Returning to the legacy of Gessner’s ornithological work, the book on avifauna was a true success—no matter the amount of verbose half-knowledge it contained. The original Latin version was quickly translated into a very popular German Vogelbuch whose first, second, and third editions were published in 1557, 1582, and 1600 respectively. The birds portrayed in this oeuvre seemed to have shared Gessner’s bibliomaniacal spirit of existing among books, for they continued to flutter into the pages of numerous later naturalists’ subsequent publications. Ulisse Aldrovandi was among the first of these authors to eagerly recycle from Gessner; in 1599, 1600, and 1603, he published three volumes entitled Ornithologia. [Fig. 04] In the mid-seventeenth century, John Johnstone compiled yet another bird book containing almost entirely borrowed material, including many aesthetically pleasing illustrations copied directly from the books published by both Gessner and Aldrovandi.

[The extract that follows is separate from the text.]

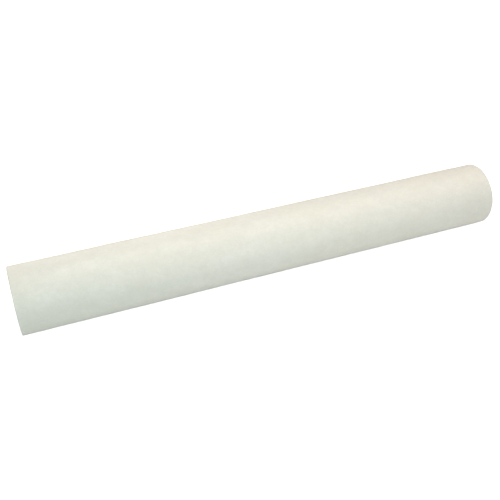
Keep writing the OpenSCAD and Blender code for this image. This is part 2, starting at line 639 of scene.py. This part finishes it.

In any case, originality in the context of these illustrations must be understood as a collaborative and ongoing interplay both regarding the artists and recurring visual referents. For instance, most of the 217 woodcuts in the first edition of De Avium Natura were not made by Gessner himself but were produced for him as he maintained a whole network of aesthetically gifted international correspondents, many of whom with more field experience with birds than Gessner.28 While other publications such as the Frenchman Pierre Belon’s folio L’histoire de la nature des oyseaux (also published in 1555) presents visual material meticulously created by its author, Gessner’s De Avium much rather resembles a curatorial editorial space gathering artistic productions made by several different colleagues. Furthermore, also the individual images of the birds themselves often constituted a kind of pastiche or collage of already existing visual cues, including myths and documentary errors.